De par votre parcours, j’imagine que vous allez être très attentif aux jeunes joueurs ?
Forcément, j’ai une âme de formateur et il faudra que je fasse attention à ça de mon côté. En seniors, vous avez des joueurs de tous âges et on ne s’adresse pas de la même manière à un ado de 15 ans et à un joueur confirmé de 30 ans par exemple. Il faut savoir les aborder différemment et j’ai cette envie d’accompagner et de corriger mais on ne le fait pas de la même manière selon les joueurs. On va travailler en étroite collaboration avec le coach de la réserve et on donnera la chance aux jeunes s’ils le méritent. Il faut faire attention à ne pas non plus les mettre en difficulté. Cette saison, certains ont su saisir leur chance et s’imposer dans le groupe. La réalité de la compétition, c’est que le club passe un cap, celui du terrain. Il faut donc que ce soit propice pour l’équipe et le joueur. On essayera de les amener, s’ils ont le niveau, doucement vers le groupe de l’équipe première. Cela passe aussi par le fait de les incorporer dans le groupe à l’entraînement. Cela leur permet d’apprendre et de progresser même s’ils ne jouent pas en match. Je sais que sur cette fin de saison des jeunes ont été invités à s’entraîner avec le groupe de l’équipe première par Sébastien Léraillé. Et pour en avoir discuté avec eux, cela leur a beaucoup apporté. Donner leurs chances à des jeunes oui, mais pas dans n’importe quelles conditions.
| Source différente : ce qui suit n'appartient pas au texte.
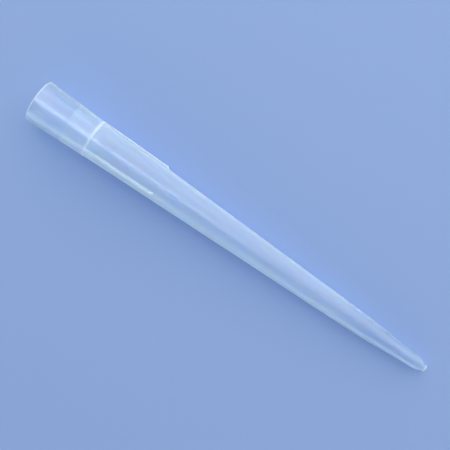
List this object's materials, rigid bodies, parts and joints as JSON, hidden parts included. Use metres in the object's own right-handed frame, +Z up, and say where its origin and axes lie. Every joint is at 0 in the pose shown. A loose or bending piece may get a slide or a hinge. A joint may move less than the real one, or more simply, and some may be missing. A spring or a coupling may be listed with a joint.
{
  "type": "pipette tip",
  "caption": "Long tapered pipette tip of translucent plastic, with a stepped collar, a raised ring, short ribs under it and a narrow rounded nozzle.",
  "frame": {"origin": "middle of the tip's length, on the surface that it lies on", "axes": "+X towards the nozzle end, +Z up, with the tip lying on its side; its own axis leans 1.63 degrees below +X"},
  "size_m": [0.1502, 0.0142, 0.0142],
  "materials": {
    "natural_polypropylene": "milky translucent, satin, slightly glossier on the collar"
  },
  "bodies": {
    "root": {"pipette_tip": "natural_polypropylene"}
  },
  "joints": []
}
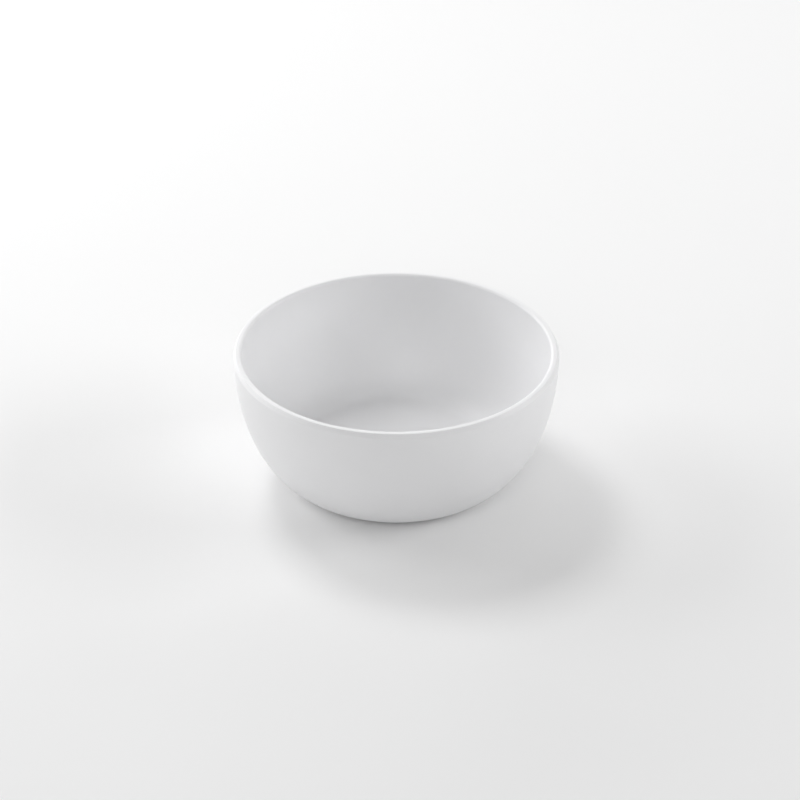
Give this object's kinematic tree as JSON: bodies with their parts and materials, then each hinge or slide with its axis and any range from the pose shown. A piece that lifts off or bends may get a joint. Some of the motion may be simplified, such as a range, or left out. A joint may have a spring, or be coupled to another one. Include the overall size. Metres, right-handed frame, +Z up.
{
  "type": "shaving bowl",
  "caption": "Round matte shaving bowl with a flat lathering floor, a sloped rim band and a non-slip ring under its foot.",
  "frame": {"origin": "centre of the circle that the bowl stands on, at the level of the table", "axes": "+Z up along the axis of revolution, through the mouth; X and Y are free, because every piece is round"},
  "size_m": [0.12, 0.12, 0.052],
  "materials": {
    "bowl_plastic": "matte white moulded melamine",
    "ring_rubber": "soft pale grey silicone"
  },
  "bodies": {
    "root": {"bowl_body": "bowl_plastic", "non_slip_ring": "ring_rubber"}
  },
  "joints": []
}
Quel style d’entraîneur êtes-vous et quel jeu aimez-vous mettre en place ?
J’aime, dans le cadre de l’entraînement, l’intensité, des séances organisées qui s’enchaînent rapidement où il y a beaucoup de pratique et d’investissement. J’apporte beaucoup d’intérêt au plaisir que les garçons prennent dans les séances, car la dimension mentale est importante. Je suis assez sensible au joueur individuellement, c’est-à-dire à l’écoute de ce qu’il peut ressentir. Que ce soit une forme de mal-être car il ne trouve pas sa place, n’a pas assez de temps de jeu, etc. Il faut donc être à l’écoute de ça sans être dans la justification permanente. Après, dans le jeu, je suis quelqu’un qui aime la mobilité et que son équipe ait une qualité de jeu et de l’ambition avec une certaine prise de risque. Maintenant, ça il faudra le confronter à la réalité du monde seniors. C’est plus facile d’avoir ces ambitions dans un football de formation, car les enjeux ne sont pas les mêmes. Là, on va vous juger sur vos résultats mais j’espère arriver à ne pas renier mes principes, tout en ayant des résultats. Je ne veux pas que l’on soit une équipe qui subit mais une équipe avec de la mobilité dans le cœur, qui joue avec intelligence. J’espère insuffler et surtout renforcer cet état d’esprit car cette équipe joue au ballon et a de la qualité en elle.
L’objectif, pour la première saison en N3, sera le maintien ?
Oui, ça va de soit. On ne peut pas avoir d’autre objectif et le fait de le dire est tellement évident que le dire ou ne rien dire, c’est pareil. Le club ne peut pas annoncer d’autres objectifs que le maintien et on ne va pas annoncer que l’on joue la relégation (rire) ! Ce qui va compter, c’est ce que l’on va mettre en place et avec quel état d’esprit. Il va falloir aussi se remettre en question, tout en surfant sur la confiance qu’engendre une montée. Le club est légitime, il a gagné sa place et il n’y a pas à se poser de questions. Il faut être alerte et avoir la remise en cause nécessaire. Ce n’est pas parce que tu montes que ça va être facile, bien au contraire. Et j’espère que tout le monde en est conscient. On va devoir trouver le juste équilibre en surfant sur la montée, sans avoir peur. Il ne faut pas tomber dans les extrêmes en étant trop confiant ou, à l’inverse, avoir trop peur et se dire que l’on n’a pas le niveau.